Coinseed, a cryptocurrency trading company based in New York City, was ordered to shut down following an investigation into the app’s fraudulent investment charges.
Carried out by New York State Attorney General, Letitia James, the multi-year investigation ended Monday after Coinseed was found to be un-registered and trading cryptocurrencies on users’ accounts without their knowledge.
“For years, Coinseed and its CEO have engaged in egregious and fraudulent activities that have cheated investors out of millions,” Letitia James said in an official statement following the lengthy investigation. “In defiance of court orders, this company has continued to operate illegally and unethically, holding investors’ funds hostage and underscoring the dangers of investing in unregistered virtual currencies.”
Coinseed was also ordered to pay $3 million in damages to defrauded investors, which is still a fraction of the $18.5 that Bitfinex was forced to pay earlier this year.
James’ office found that Bitfinex and Coinseed were bilking investors, and lying to them about their app’s practices with their crypto currency. Since Coinseed’s tokens acted as the same practice as selling securities, James argued that they were also in the wrong by not registering as a broker-dealer, where their activity could be more easily regulated.

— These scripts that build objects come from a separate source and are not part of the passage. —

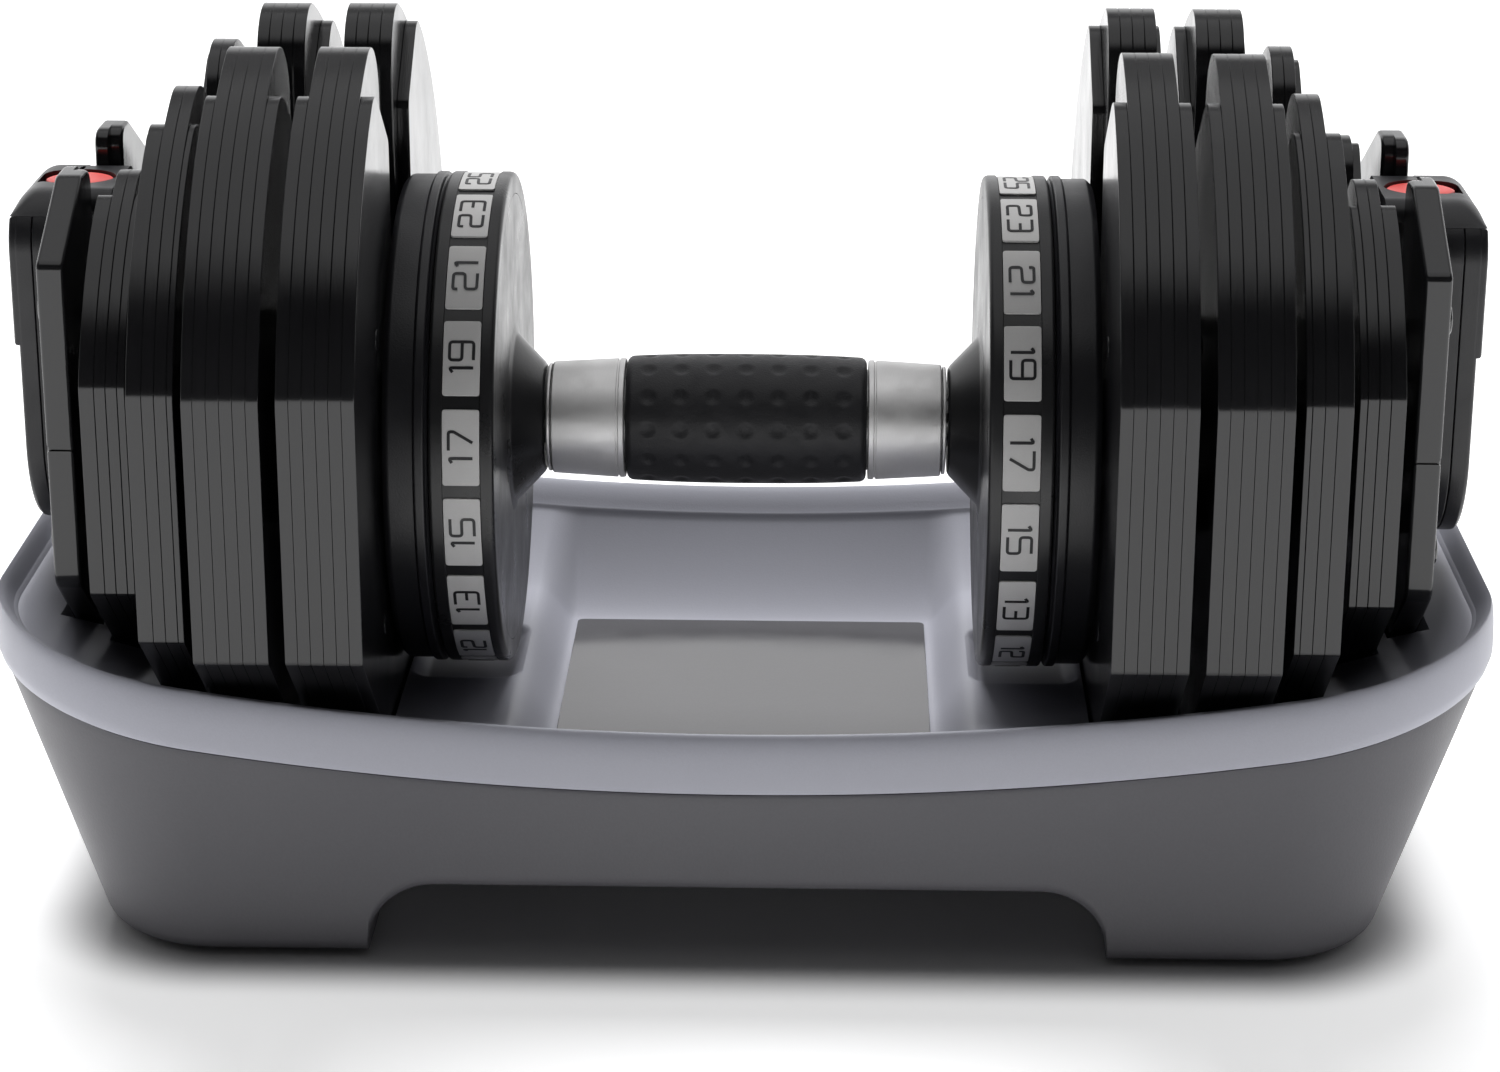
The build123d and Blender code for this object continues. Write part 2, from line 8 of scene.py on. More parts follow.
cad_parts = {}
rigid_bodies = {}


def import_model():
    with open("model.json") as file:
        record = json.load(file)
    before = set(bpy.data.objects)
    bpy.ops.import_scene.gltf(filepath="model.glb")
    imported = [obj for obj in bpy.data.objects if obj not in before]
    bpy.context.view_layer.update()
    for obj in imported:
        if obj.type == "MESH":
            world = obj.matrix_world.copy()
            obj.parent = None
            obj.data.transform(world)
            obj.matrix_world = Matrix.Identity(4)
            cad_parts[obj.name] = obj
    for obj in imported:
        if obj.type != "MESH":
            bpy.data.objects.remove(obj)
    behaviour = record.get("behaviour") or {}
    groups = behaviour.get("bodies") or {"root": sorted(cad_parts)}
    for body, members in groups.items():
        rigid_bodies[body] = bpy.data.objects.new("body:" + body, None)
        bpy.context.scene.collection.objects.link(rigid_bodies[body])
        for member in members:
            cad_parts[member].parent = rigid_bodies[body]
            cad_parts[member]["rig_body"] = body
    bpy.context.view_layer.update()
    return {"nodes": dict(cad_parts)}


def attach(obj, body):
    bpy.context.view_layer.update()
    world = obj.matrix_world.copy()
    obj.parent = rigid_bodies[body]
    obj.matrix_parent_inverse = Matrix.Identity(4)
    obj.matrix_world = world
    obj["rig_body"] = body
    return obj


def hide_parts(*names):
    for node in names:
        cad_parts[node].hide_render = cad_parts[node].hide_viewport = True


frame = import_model()

# Looks of the adjustable dumbbell in its tray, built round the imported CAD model.
# Lengths are in millimetres and are turned into metres when a mesh is made. +X runs along the
# handle, +Y to the back, +Z up. Pieces of an end are drawn for the right (+X) end and mirrored.

MM = 0.001
AXIS_Z = 118.0
SIDES = (("right", 1), ("left", -1))


# ---------------------------------------------------------------- materials
def nodes_of(material):
    """Node tree and its Principled shader."""
    material.use_nodes = True
    tree = material.node_tree
    return tree, tree.nodes["Principled BSDF"]


def add_node(tree, kind, inputs=None, **settings):
    """New node with its settings; inputs maps a socket to a value or to another socket."""
    node = tree.nodes.new(kind)
    for key, value in settings.items():
        setattr(node, key, value)
    for key, value in (inputs or {}).items():
        if isinstance(value, bpy.types.NodeSocket):
            tree.links.new(value, node.inputs[key])
        else:
            node.inputs[key].default_value = value
    return node


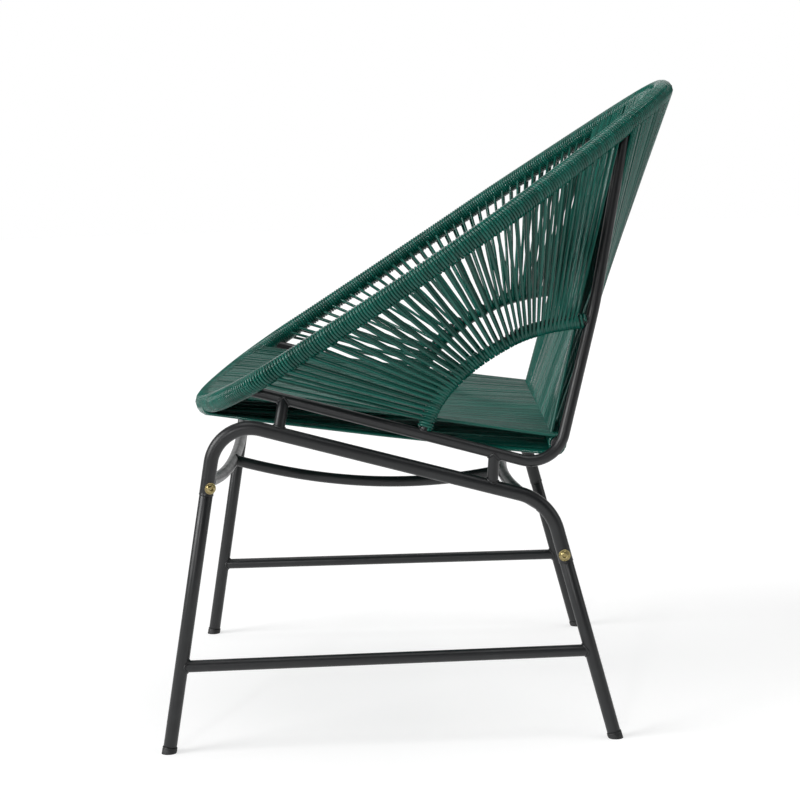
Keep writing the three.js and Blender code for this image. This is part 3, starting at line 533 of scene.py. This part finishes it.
def turnedShape(profile, origin, axis, material, sideCount=40, floorCut=False, cornerAt=None, crease=38):
    # A closed solid turned round an axis. Where a ring isn't round, cornerAt scales its radius at each angle.
    axis = unit(axis)
    side = unit(np.cross(axis, vec(0, 0, 1) if abs(axis[2]) < steep else vec(1, 0, 0)))
    other = np.cross(axis, side)
    points, faces = [], []
    for k, (radius, height) in enumerate(profile):
        for i in range(sideCount):
            angle = i / sideCount * turn
            reach = radius * (cornerAt(k, angle) if cornerAt else 1)
            points.append(origin + axis * height + (side * math.cos(angle) + other * math.sin(angle)) * reach)
    for low in range(0, (len(profile) - 1) * sideCount, sideCount):
        for i in range(sideCount):
            j = (i + 1) % sideCount
            faces.append((low + i, low + j, low + sideCount + j, low + sideCount + i))
    faces.append(tuple(range(sideCount))[::-1])
    faces.append(tuple((len(profile) - 1) * sideCount + i for i in range(sideCount)))
    placed = place(points)
    if floorCut:
        placed[:, 2] = np.maximum(placed[:, 2], 0)
    mesh = bpy.data.meshes.new("turned")
    mesh.from_pydata([tuple(p) for p in placed], [], faces)
    mesh.materials.append(material)
    mesh.polygons.foreach_set("use_smooth", [len(p.vertices) == 4 for p in mesh.polygons])
    mesh.set_sharp_from_angle(angle=math.radians(crease))
    made = bpy.data.objects.new("turned", mesh)
    collection.objects.link(made)
    return made


# Weld beads, where a tube's end meets another tube

# The insets are in points from a bent tube's end to where its bead is set out
beadSizes = {"radius": 1.5, "steps": 44, "ripple": 0.35, "sides": 8, "archInset": 8, "barInset": 2,
             "braceInset": 3}


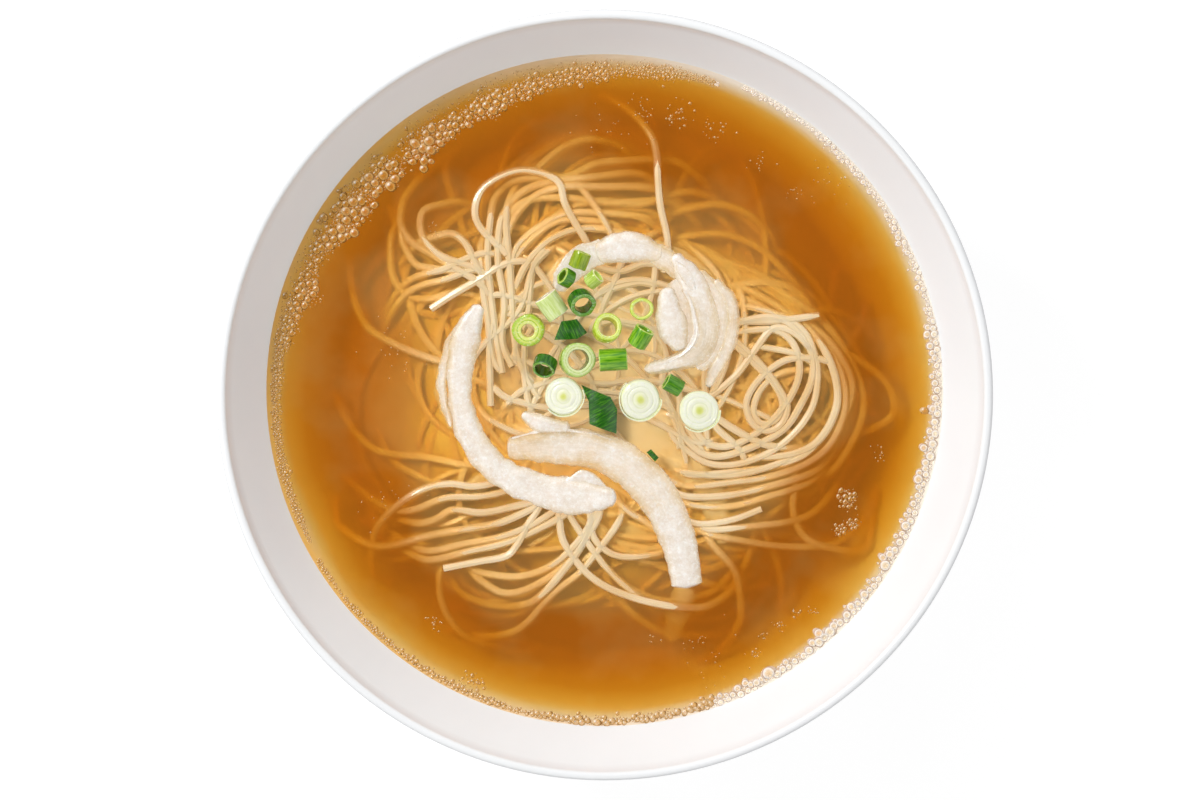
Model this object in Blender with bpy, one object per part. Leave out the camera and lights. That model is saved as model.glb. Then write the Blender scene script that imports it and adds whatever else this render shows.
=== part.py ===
"""Bowl of noodle soup, in a white porcelain bowl.

The bowl is 210 mm across. It stands on its foot ring, centred on the origin, with +Z up.
Sizes below are in millimetres. MM turns them into Blender's metres where a mesh is made.
"""

import math

import bmesh
import bpy
from mathutils import Euler, Vector

MM = 0.001
GAP = 0.35  # clear space between pieces that touch
NEST_CLEARANCE = 0.6  # the same, between the broth and the noodle heap

# Bowl
RIM_RADIUS = 105.0
BOWL_HEIGHT = 76.0
LIP_RADIUS = 1.3
WALL_AT_FOOT = 5.0
WALL_AT_RIM = 3.0
INNER_FLOOR = 12.0  # height of the inside's lowest point
INNER_BELLY = (62.0, 12.0)  # these two points pull the wall's curve out and up
INNER_SHOULDER = (80.6, 42.5)
FOOT_RADIUS = 38.0
FOOT_WIDTH = 4.0
FOOT_HOLLOW = 5.5  # height of the underside inside the foot ring
FLOOR_STEPS = (0.07, 0.14, 0.21)  # places along the inside's curve that the noodle heap lies on
WALL_STEPS = (0.34, 0.48, 0.62, 0.8, 1.0)
OUTER_STEPS = (0.9, 0.76, 0.62, 0.48, 0.36)
BOWL_SEGMENTS = 52

# Broth
SOUP_LEVEL = 60.5

# Noodle heap: how far it reaches from the centre, every 30 degrees from +X
NEST_REACH = (69.0, 63.0, 52.0, 62.0, 66.0, 68.0, 58.0, 68.0, 64.0, 64.0, 60.0, 60.0)
NEST_FLANK = ((0.4, 30.0), (0.85, 46.0), (1.0, 56.0))  # share of the reach at these heights
NEST_EDGE = 0.9  # height over the broth at the heap's edge
NEST_CROWN = 1.8  # height over the broth at its middle
NEST_SEGMENTS = 32
NOODLE_RADIUS = 1.15
NOODLE_REST = 0.35  # a noodle's axis lies this high over the heap, so that it is fused to it
NOODLE_LAYER = 0.15  # crossing bundles differ by this much in height
NOODLE_STEP = 7.0  # distance between a noodle's rings
NOODLE_FANNING = 0.25  # how much a bundle opens towards one of its ends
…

“When platforms operating illegally in New York seek to trade on investors’ money, we will use every tool at our disposal to stop their unlawful actions,” James said. “We will not allow rogue operators to hold innocent investors’ funds hostage while they deplete accounts and transfer virtual currency to an offshore, unregulated trading platform.”
According to the lawsuit, Coinseed grew to include somewhere between 4,000 and 5,000 active investors, with around $50,000 worth of daily transactions occurring on their platform. The Attorney General’s office reportedly received over 170 complaints about Coinseed from angry investors over the course of the investigation.
Many users complained that all of sudden their crypto balances were being converted into dogecoin without their knowledge or permission. One complaint alleged that a balance of $48,000 in various crypto currencies all became $31,000 in dogecoin overnight.
Coinseed CEO Delgerdalai Davaasambuu released a since-deleted statement after the announcement that accused the Attorney General’s office of threatening to close them down if they didn’t pay thousands of dollars to throw out the investigation.
He also claimed that the office harassed his company for years, and that many cryptocurrency sites are not registered as broker-dealers in the state of New York. At the time, Bitifex and Tether also admitted to no wrong doing.
“They know that they can bully us because we can’t spend millions of dollars in legal fights,” Davaasambuu said. He called Letitia James a “business-abuser,” and said that he planned to move Coinseed to a more “crypto-friendly state.”
“Run away from New York if you are running a crypto business there,” he said, calling the shutdown, “immensely mournful and frustrating.”
In the investigation, many complaints also questioned CEO Delgerdalai Davaasambuu’s professional background, alleging that aspects of his expertise where fraudulent, as well.
“Please annoy the NYAG [New York Attorney General] as much as you can,” Davaasambuu later posted on the Coinbase website, which has since been taken down.
He is also promoting an advertisement for a release of a “F*** Letita James” token, a rude gesture that also incorrectly spells the Attorney General’s name.
“This order appoints a court-appointed receiver before any other investments are squandered by Coinseed and its CEO,” James said. “Unregulated and fraudulent virtual currency entities, no matter how big or small, will no longer be tolerated in New York.”